Who: Opera [NASDAQ: OPRA], the Norwegian browser and AI agent company, alongside Jørgen Arnesen, the company's EVP Mobile, who provided the sole named quote in today's announcement.

What: Opera reported that combined monthly active users of its Android and iOS browsers grew 66 percent in the UK and 40 percent in the US during the second quarter, year over year, driven by especially strong iOS growth of 93 percent in the UK and 50 percent in the US.

When: Opera released the figures today, July 14, 2026, covering growth measured during the second quarter of 2026 compared with the same period a year earlier.

Where: The reported growth spans the United Kingdom and the United States specifically, with the announcement also referencing prior growth across the European Union, where Opera One for iOS grew 42 percent over the preceding year.

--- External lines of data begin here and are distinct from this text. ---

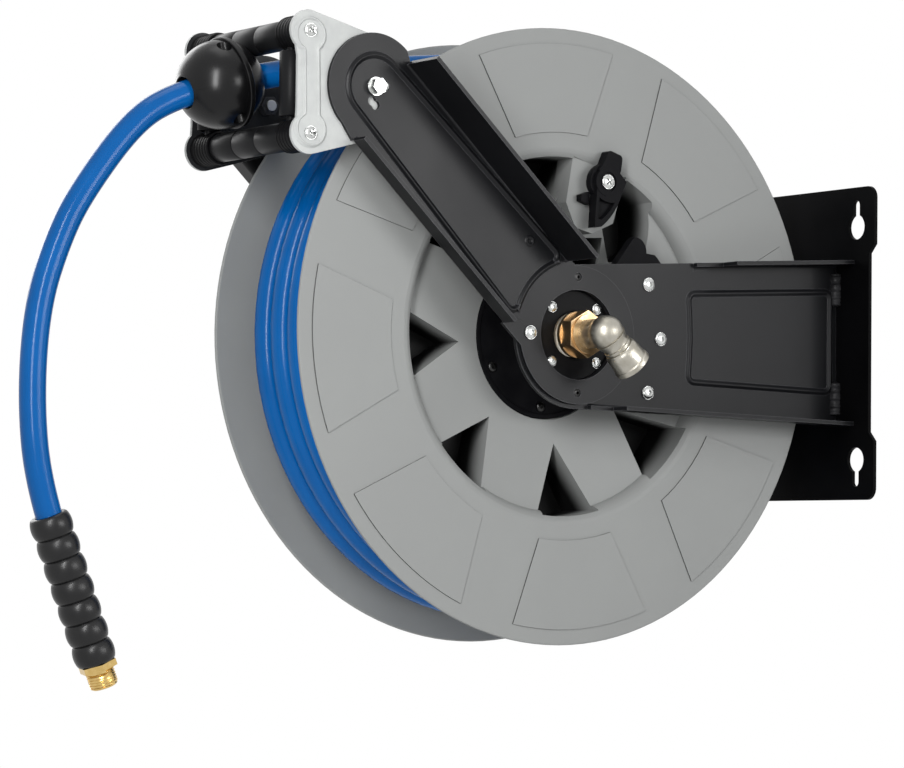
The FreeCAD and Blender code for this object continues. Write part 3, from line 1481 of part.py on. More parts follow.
def pawl_spring():
    """Small coil round the pawl's pivot that brings it back to the middle."""
    y, z = PAWL_P.y, PAWL_P.z
    pitch = 2.1
    edges = []
    x = PAWL_PAD_X + PAWL_WIRE_R + 0.05
    turns = 2
    lean = math.atan(pitch / (2 * math.pi * PAWL_SPRING_R))

    def spot(q):
        a = math.pi / 2 * q
        p = V(x + pitch * q / 4, y + PAWL_SPRING_R * math.cos(a), z + PAWL_SPRING_R * math.sin(a))
        t = V(math.sin(lean), -math.sin(a) * math.cos(lean), math.cos(a) * math.cos(lean))
        return p, t

    for q in range(4 * turns):
        p0, t0 = spot(q)
        p1, t1 = spot(q + 1)
        edges += biarc(p0, t0, p1, t1)
    start, direction = spot(0)
    print("least gap of the pawl spring", round(least_gap(edges, PAWL_WIRE_R, WIRE_APART), 2))
    return pipe(edges, PAWL_WIRE_R, start, direction)


def weld(z):
    """Fillet weld between the base arm and the wall plate."""
    x = ARM_IN_X + ARM_T
    leg = WELD_LEG
    half = WELD_LENGTH / 2
    face = face_of(
        V(x, -PLATE_T, z - half),
        V(x + leg, -PLATE_T, z - half),
        (V(x + leg * 0.38, -PLATE_T - leg * 0.38, z - half), V(x, -PLATE_T - leg, z - half)),
    )
    return face.extrude(V(0, 0, WELD_LENGTH))


def build():
    keep("wall_plate", wall_plate())
    base = base_arm()
    keep("near_base_arm", base)
    keep("far_base_arm", mirrored(base))
    welds = [weld(42.0), weld(-42.0)]
    keep("arm_welds", *(welds + [mirrored(w) for w in welds]))
    guide = guide_arm()
    keep("near_guide_arm", guide)
    keep("far_guide_arm", mirrored(guide))
    bracket = roller_bracket()
    keep("near_roller_bracket", bracket)
    keep("far_roller_bracket", mirrored(bracket))
    bolt = guide_bolt()
    keep("guide_arm_bolts", bolt, mirrored(bolt))
    nut = guide_nut()
    keep("guide_arm_nuts", nut, mirrored(nut))

    keep("roller_axles", long_axle(LOBE_HIGH), long_axle(LOBE_LOW))
    keep("top_roller", long_roller(LOBE_HIGH))
    keep("bottom_roller", long_roller(LOBE_LOW))
    collars = [collar(LOBE_HIGH, -1), collar(LOBE_LOW, 1)]
    keep("axle_collars", *(collars + [mirrored(c) for c in collars]))
    pin = side_pin()
    keep("side_roller_pins", pin, mirrored(pin))
    roller = side_roller()
    keep("near_side_roller", roller)
    keep("far_side_roller", mirrored(roller))
    x_out = GUIDE_X + 1.0
    ends = []
    for lobe in (LOBE_HIGH, LOBE_LOW):
        ends.append(pan_screw(x_out, GUIDE_X - BRACKET_T - 14.0, lobe[0], lobe[1], SCREW_R, 6.0, 3.2))
    keep("axle_screws", *(ends + [mirrored(s) for s in ends]))

    keep("bearing_housing", housing())
    keep("shaft_bush", bush())
    cap = bearing_cap(COLLAR_NUT_R + 0.8)
    keep("bearing_cap", cap)
    keep("ratchet_segment", ratchet())
    keep("arbor_carrier", far_plate())
    keep("arbor_cap", arbor_cap())
    keep("spring_arbor", arbor())
    keep("arbor_nut", arbor_nut())
    small = []
    for p in cap_points():
        small.append(pan_screw(ARM_IN_X + 1.0, ARM_IN_X - 6.0, p.y, p.z, SCREW_R * 0.8, 4.8, 2.4))
    keep("cap_screws", *(small + [mirrored(s) for s in small]))
    big = []
    for deg in (-ARM_SCREW_DEG, 0, ARM_SCREW_DEG):
        p = at(0, ARM_SCREW_R, deg)
        big.append(pan_screw(ARM_IN_X + ARM_T, ARM_IN_X - HOUSING_T + 0.2, p.y, p.z))
    p = at(0, HUB_SCREW_R, 180)
    big.append(pan_screw(ARM_IN_X + 2 * ARM_T, ARM_IN_X - HOUSING_T + 0.2, p.y, p.z))
    keep("arm_screws", *(big + [mirrored(s) for s in big]))

    half = spool_half(True)
    near = half.cut(latch_pad(PAWL_PAD_X, SPOOL_HALF_W + 5))
    near = near.fuse(latch_pad(DISH_FLOOR_X + 8.0, PAWL_PAD_X)).cut(latch_window())
    near = near.cut(rod(PAWL_PAD_X - 14.0, PAWL_PAD_X + 1, SCREW_R, PAWL_P.y, PAWL_P.z))
    near = drilled(near, disc_screw_points(), DISH_FLOOR_X - 1, DISH_FLOOR_X + 5, SCREW_R)
    near = drilled(near, tie_points(), -1, TIE_SCREW_REACH + 2, SCREW_R)
    near = near.cut(radial(PORT_X, PORT_DEG, BARREL_R - 2 * BARREL_T, BARREL_R + 5, HOSE_R + 0.3))
    half = spool_half(False)
    far = drilled(half, disc_screw_points(), DISH_FLOOR_X - 1, DISH_FLOOR_X + 5, SCREW_R)
    far = mirrored(drilled(far, tie_points(), -1, TIE_SCREW_REACH + 2, SCREW_R))
    keep_half("near", near)
    keep_half("far", far)
    reach = TIE_SCREW_REACH
    keep("spool_tie_screws", *[rod(-reach, reach, SCREW_R, p.y, p.z) for p in tie_points()])
    disc = hub_disc()
    keep("near_hub_disc", disc)
    keep("far_hub_disc", mirrored(disc))
    hub = []
    x_disc = DISH_FLOOR_X + FLANGE_T + DISC_T
    for p in disc_screw_points():
        hub.append(pan_screw(x_disc, DISH_FLOOR_X - FLANGE_T + 0.2, p.y, p.z, SCREW_R, 4.6, 2.4))
    far_hub = []
    for p in disc_screw_points():
        end = -SPRING_BACK_X - 1.8
        far_hub.append(mirrored(pan_screw(x_disc, end, p.y, p.z, SCREW_R, 4.6, 2.4)))
    keep("hub_screws", *(hub + far_hub))

    keep("hollow_shaft", hollow_shaft())
    keep("swivel_seals", *[ring(x, SHAFT_R - SEAL_SECTION_R, SEAL_SECTION_R) for x in SWIVEL_GROOVES])
    keep("swivel_clip", ring(CLIP_X, SHAFT_R, CLIP_SECTION_R - 0.02))
    keep("swivel_nut", swivel_nut())
    keep("inlet_elbow", elbow())

    keep("spring_case", spring_case())
    keep("spring_case_lid", tube(SPRING_LID_X - 2.0, SPRING_LID_X, SPRING_CASE_R, SHAFT_R + 1.0))
    keep("main_spring", main_spring())
    x_bush = -(DISH_FLOOR_X + FLANGE_T + DISC_T)
    keep("arbor_bush", tube(x_bush, SPRING_BACK_X + 2.0, SHAFT_R + 1.5, SHAFT_R + RUN_GAP))
    fitting = radial(PORT_X, PORT_DEG, SHAFT_R - 1.0, FITTING_OUT_R, FITTING_R, SHAFT_BORE_R)
    keep("drum_fitting", fitting.cut(rod(0, 40, SHAFT_R)))
    keep("inner_hose", radial(PORT_X, PORT_DEG, FITTING_OUT_R, BARREL_R - BARREL_T, HOSE_R, HOSE_BORE_R))
    keep("hose_clamp", radial(PORT_X, PORT_DEG, CLAMP_IN_R, CLAMP_OUT_R, HOSE_R + 1.2, HOSE_R))

    keep("wound_hose", wound_hose())
    keep("hose_core", wound_core())
    lead, lead_end = hose_lead()
    keep("hose_lead", lead)
    halves, up = stop_halves()
    keep("stop_lower_half", halves[0])
    keep("stop_upper_half", halves[1])
    keep("stop_screws", stop_screw(-1, up), stop_screw(1, up))
    hose, top, down = free_hose(lead_end)
    keep("free_hose", hose)
    sleeve, sleeve_end = restrictor(top, down)
    keep("bend_restrictor", sleeve)
    keep("hose_ferrule", crimp(down))
    keep("hose_tail", hose_tail(sleeve_end, down))

    keep("pawl", pawl())
    keep("pawl_screw", pawl_screw())
    keep("pawl_spring", pawl_spring())


build()
os.makedirs("parts", exist_ok=True)
for name, shape in NODES.items():
    shape.exportStep("parts/" + name + ".step")
    solids = shape.Solids
    volume = sum(s.Volume for s in solids)
    print(name, len(solids), "solids", round(volume / 1000, 2), "cm3", shape.isValid())
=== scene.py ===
import math

import bmesh
import bpy
from mathutils import Matrix, Vector


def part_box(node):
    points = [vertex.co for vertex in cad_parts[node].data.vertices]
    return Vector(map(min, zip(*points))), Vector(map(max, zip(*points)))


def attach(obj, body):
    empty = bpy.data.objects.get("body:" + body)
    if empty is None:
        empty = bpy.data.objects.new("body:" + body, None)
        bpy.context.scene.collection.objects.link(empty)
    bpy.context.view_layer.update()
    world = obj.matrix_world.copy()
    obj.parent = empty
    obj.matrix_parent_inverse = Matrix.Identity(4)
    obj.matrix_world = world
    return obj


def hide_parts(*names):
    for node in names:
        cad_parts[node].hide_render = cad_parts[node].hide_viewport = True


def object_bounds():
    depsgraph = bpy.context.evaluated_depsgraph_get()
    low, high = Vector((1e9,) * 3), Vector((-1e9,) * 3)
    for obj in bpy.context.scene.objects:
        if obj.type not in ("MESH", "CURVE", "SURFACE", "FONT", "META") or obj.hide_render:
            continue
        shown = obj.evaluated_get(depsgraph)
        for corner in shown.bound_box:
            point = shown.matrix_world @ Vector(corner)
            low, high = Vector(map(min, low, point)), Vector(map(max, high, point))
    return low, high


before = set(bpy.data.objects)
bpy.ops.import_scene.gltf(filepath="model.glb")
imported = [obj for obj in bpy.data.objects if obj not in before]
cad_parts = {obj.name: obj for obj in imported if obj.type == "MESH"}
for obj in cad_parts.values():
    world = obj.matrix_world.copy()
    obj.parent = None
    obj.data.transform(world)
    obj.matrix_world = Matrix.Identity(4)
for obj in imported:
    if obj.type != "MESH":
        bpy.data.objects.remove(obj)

cad_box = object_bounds()

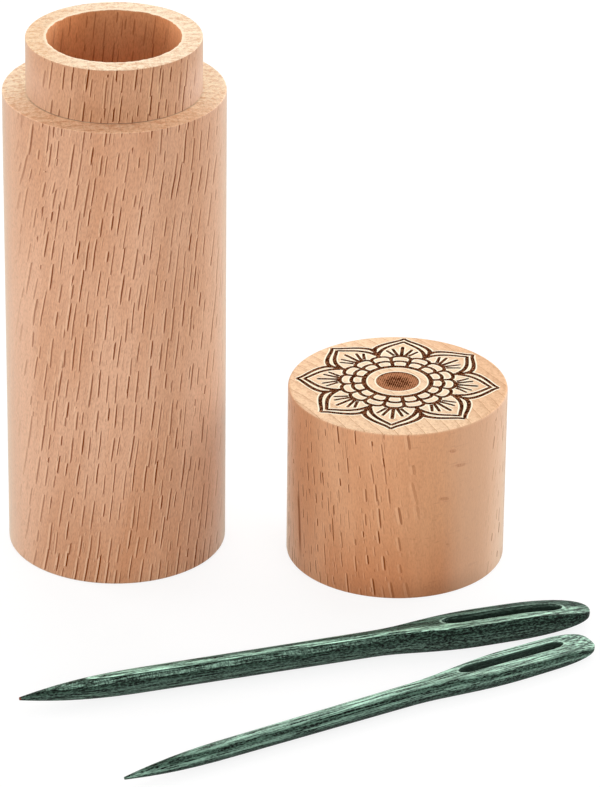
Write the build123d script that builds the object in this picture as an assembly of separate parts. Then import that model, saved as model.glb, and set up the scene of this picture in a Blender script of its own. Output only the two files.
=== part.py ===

Why: The figures matter because they document mobile browser switching in markets, the UK and US, that fall outside the European Union's Digital Markets Act and its mandated browser choice screen, a distinction Opera itself highlights as evidence that its growth now extends beyond the regulatory conditions that first accelerated adoption in Europe, even as independent research on both DMA outcomes and Windows browser defaults complicates any simple reading of how much of that growth reflects unprompted user choice versus broader shifts in the browser competitive landscape.